* _WHAT YOU ARE ASKED TO DO_
A precise retyping is required of every line from the one containing "Write part 3" down to the one containing "add_grain(silver_ink, shader, size=0.5", both included, and of no other line.

* _EXERCISE INPUT_
········
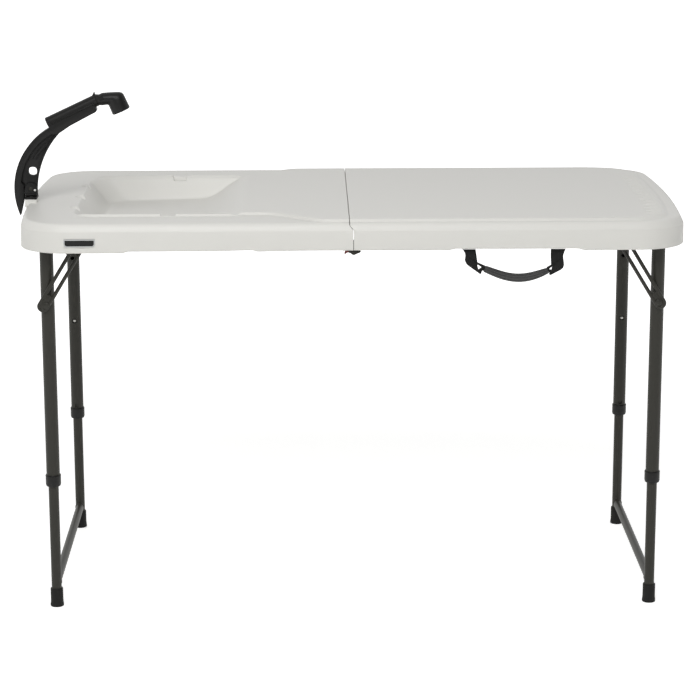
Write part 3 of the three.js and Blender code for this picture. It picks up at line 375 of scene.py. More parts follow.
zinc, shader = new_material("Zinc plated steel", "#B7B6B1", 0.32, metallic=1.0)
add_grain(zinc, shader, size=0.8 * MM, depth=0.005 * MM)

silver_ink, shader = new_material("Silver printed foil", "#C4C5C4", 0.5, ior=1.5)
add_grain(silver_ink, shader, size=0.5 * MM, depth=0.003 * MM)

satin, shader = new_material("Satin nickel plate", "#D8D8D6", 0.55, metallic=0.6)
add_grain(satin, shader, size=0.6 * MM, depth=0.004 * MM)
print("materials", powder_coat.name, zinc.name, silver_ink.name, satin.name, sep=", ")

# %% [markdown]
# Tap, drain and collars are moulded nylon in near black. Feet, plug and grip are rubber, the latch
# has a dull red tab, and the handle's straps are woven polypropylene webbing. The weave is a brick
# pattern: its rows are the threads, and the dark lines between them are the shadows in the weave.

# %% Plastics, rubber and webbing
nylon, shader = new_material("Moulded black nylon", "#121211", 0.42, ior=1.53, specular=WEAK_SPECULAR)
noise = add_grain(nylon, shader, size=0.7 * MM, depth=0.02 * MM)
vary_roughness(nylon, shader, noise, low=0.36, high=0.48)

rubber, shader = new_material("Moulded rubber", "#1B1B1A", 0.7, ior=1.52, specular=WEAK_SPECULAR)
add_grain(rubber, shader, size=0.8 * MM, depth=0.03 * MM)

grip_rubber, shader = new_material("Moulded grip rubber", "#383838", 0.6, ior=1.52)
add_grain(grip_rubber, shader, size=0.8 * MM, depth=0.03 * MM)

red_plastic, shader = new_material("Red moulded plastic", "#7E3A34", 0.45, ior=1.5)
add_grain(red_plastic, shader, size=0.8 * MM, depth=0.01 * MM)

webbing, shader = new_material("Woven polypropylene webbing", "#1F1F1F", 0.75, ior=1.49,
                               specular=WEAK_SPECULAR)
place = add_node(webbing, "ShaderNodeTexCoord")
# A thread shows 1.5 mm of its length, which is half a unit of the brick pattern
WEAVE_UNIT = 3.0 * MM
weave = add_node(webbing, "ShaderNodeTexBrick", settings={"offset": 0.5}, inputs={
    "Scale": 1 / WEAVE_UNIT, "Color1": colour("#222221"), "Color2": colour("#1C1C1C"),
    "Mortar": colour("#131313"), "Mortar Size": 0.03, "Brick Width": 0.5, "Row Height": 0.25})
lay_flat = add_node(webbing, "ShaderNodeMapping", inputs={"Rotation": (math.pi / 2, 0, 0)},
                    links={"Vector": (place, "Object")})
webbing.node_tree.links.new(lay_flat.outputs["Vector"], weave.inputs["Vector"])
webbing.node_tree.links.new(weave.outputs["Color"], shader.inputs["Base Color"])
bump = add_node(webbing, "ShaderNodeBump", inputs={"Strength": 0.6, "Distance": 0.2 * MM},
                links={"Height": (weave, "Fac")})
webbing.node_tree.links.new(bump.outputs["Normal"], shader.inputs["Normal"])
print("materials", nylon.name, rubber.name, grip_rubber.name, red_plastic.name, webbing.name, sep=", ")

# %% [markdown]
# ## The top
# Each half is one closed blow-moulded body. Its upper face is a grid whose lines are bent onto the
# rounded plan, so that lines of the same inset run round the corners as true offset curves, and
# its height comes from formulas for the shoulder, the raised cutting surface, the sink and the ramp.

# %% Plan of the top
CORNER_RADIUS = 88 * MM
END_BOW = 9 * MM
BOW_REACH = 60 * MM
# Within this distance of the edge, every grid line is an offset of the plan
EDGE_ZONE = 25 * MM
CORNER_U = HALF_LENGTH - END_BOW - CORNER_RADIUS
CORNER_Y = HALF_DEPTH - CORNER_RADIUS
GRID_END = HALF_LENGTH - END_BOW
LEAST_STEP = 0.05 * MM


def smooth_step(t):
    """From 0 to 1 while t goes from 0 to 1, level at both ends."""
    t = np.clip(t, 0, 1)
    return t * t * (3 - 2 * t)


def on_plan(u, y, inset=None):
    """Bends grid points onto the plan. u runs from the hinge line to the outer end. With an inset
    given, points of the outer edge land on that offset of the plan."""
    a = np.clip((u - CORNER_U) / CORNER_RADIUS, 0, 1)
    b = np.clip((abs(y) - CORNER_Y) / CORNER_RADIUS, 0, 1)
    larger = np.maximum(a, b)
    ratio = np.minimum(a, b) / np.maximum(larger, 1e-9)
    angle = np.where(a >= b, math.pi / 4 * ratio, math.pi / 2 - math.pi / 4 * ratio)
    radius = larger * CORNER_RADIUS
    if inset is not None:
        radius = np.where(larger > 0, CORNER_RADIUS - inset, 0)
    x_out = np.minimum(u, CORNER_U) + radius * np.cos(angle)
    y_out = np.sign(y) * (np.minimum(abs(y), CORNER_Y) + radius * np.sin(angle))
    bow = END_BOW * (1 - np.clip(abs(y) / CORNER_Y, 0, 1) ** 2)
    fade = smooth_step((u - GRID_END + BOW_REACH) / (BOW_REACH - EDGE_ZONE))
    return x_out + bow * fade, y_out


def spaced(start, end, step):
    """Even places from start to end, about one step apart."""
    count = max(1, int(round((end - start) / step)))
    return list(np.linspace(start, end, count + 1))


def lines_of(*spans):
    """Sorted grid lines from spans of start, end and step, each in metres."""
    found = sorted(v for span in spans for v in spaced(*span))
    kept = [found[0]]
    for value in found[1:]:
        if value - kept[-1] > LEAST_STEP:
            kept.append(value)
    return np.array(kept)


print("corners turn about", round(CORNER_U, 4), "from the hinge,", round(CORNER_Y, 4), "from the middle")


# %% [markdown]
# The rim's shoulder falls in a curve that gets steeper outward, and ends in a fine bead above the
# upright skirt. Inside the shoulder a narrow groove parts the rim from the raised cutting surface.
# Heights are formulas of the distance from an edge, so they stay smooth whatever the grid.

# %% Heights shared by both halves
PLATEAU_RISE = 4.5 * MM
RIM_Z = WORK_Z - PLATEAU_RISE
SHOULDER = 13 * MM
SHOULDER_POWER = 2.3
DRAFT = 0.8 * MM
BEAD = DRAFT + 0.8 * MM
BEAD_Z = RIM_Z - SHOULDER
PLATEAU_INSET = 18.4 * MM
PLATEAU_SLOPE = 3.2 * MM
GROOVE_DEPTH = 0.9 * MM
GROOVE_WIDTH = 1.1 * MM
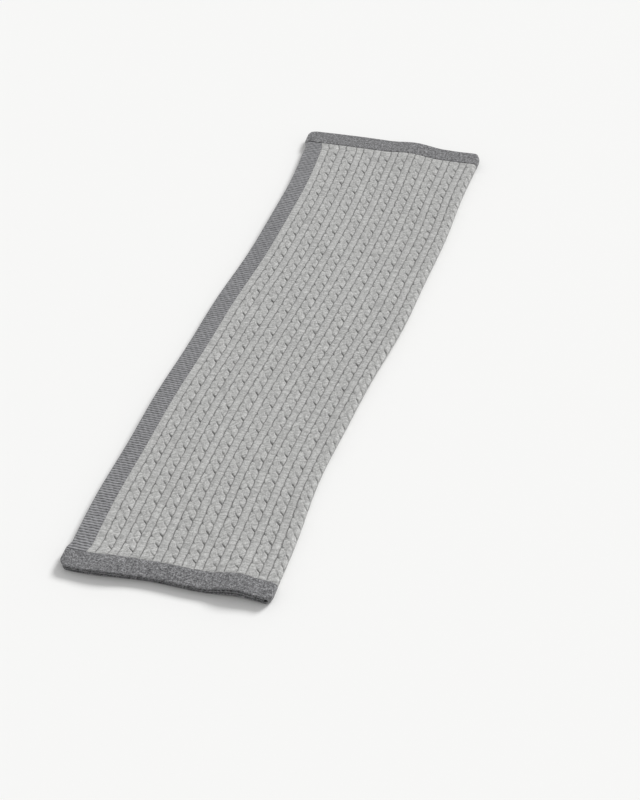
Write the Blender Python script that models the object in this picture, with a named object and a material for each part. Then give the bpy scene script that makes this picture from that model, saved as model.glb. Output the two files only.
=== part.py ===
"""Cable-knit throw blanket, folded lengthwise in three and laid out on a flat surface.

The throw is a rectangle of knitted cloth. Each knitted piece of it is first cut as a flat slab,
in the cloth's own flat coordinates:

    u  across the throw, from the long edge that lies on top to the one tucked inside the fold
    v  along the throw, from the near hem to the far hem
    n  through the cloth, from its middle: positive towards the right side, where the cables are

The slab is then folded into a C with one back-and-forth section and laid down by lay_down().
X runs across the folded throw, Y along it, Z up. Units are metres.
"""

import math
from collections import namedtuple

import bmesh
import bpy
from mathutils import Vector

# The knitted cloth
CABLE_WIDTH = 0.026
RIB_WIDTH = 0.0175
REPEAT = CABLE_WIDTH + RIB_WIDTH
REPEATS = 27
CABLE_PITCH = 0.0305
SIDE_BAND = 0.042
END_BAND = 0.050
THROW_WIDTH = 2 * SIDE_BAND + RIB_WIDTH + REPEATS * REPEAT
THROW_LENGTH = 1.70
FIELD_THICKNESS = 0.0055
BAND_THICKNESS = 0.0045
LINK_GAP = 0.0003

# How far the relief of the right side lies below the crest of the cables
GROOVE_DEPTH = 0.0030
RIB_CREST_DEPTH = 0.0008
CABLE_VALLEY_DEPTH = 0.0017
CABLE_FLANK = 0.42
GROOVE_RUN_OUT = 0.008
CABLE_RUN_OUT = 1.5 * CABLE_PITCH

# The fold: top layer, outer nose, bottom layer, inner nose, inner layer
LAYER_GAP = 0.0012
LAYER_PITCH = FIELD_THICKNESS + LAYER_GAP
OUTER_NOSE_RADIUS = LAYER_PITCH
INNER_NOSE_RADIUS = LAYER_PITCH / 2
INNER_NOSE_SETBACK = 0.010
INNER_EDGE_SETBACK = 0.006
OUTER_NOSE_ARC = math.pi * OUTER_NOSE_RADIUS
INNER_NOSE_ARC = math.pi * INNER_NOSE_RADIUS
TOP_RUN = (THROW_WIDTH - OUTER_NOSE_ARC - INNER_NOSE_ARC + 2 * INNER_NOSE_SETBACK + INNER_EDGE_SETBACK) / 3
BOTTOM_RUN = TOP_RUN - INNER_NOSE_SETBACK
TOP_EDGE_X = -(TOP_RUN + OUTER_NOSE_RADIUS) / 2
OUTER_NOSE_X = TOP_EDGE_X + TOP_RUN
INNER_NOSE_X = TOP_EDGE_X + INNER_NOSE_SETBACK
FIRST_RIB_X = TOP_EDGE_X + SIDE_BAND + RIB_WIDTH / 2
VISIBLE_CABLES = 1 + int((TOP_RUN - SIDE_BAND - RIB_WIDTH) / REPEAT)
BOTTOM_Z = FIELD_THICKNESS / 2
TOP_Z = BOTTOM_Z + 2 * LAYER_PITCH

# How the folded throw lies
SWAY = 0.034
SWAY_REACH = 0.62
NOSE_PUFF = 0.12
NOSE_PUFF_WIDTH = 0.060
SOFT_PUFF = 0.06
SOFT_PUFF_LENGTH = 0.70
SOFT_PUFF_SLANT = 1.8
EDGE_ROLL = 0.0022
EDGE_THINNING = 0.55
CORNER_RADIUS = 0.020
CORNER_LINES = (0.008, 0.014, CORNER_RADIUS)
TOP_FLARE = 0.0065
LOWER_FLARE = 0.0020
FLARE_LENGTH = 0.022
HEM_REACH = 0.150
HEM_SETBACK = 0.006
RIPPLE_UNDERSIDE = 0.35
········
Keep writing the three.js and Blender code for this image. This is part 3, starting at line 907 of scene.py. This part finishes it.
········
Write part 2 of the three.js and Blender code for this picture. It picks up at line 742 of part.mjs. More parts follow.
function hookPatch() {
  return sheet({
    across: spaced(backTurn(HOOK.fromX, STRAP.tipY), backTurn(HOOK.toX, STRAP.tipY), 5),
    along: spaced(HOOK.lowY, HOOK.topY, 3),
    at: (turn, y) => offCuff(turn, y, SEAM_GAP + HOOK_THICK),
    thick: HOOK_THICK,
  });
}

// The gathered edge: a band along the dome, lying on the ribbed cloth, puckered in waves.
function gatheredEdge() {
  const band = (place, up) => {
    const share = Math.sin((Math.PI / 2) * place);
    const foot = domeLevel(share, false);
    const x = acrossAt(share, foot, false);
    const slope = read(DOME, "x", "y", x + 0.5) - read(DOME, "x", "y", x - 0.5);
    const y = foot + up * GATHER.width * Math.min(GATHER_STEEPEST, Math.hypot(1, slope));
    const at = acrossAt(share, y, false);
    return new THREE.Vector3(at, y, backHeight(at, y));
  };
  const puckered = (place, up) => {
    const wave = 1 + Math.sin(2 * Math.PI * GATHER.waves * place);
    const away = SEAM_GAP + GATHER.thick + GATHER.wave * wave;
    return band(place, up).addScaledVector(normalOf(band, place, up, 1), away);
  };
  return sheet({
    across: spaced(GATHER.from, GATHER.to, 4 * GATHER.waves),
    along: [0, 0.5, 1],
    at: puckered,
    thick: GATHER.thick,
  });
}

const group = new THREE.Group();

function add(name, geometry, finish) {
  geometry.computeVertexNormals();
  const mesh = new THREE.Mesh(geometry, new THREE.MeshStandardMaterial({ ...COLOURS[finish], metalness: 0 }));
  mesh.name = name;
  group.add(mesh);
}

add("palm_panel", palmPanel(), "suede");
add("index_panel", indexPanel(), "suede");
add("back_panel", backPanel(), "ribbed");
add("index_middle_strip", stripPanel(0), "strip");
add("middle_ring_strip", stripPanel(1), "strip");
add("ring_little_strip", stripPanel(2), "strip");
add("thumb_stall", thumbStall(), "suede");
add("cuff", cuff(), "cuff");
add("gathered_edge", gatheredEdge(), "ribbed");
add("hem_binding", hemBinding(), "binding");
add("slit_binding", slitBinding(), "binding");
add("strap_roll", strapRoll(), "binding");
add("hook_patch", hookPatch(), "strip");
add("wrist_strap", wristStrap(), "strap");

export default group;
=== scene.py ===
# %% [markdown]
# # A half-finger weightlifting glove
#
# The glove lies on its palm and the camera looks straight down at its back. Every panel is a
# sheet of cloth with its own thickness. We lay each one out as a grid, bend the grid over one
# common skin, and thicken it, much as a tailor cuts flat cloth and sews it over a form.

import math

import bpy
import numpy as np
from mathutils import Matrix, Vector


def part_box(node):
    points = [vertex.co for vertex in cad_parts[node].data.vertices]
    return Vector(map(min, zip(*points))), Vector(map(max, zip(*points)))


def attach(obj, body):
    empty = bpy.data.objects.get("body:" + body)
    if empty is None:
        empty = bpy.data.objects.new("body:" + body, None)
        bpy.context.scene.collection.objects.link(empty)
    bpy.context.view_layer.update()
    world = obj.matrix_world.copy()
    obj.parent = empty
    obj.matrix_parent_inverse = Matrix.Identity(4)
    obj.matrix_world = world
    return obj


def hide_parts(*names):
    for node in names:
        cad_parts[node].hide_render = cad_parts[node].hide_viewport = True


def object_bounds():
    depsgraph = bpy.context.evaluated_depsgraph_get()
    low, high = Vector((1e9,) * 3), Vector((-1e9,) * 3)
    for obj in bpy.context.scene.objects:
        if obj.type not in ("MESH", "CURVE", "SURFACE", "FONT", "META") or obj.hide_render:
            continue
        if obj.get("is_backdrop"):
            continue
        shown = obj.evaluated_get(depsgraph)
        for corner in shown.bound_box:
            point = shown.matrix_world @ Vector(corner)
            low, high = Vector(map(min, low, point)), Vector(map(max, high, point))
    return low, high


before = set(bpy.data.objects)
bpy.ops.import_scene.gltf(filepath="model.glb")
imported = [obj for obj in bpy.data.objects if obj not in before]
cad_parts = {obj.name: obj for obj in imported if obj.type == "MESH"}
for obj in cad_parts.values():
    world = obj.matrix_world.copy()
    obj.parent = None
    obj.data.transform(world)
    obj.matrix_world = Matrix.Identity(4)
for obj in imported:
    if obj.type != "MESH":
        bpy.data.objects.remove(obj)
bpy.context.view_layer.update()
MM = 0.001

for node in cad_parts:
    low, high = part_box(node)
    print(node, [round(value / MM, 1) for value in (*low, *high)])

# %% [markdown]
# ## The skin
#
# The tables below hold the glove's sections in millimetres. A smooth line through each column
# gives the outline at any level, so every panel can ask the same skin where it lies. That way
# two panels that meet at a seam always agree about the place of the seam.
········
* _REPLY_
Write part 3 of the three.js and Blender code for this picture. It picks up at line 375 of scene.py. More parts follow.
zinc, shader = new_material("Zinc plated steel", "#B7B6B1", 0.32, metallic=1.0)
add_grain(zinc, shader, size=0.8 * MM, depth=0.005 * MM)

silver_ink, shader = new_material("Silver printed foil", "#C4C5C4", 0.5, ior=1.5)
add_grain(silver_ink, shader, size=0.5 * MM, depth=0.003 * MM)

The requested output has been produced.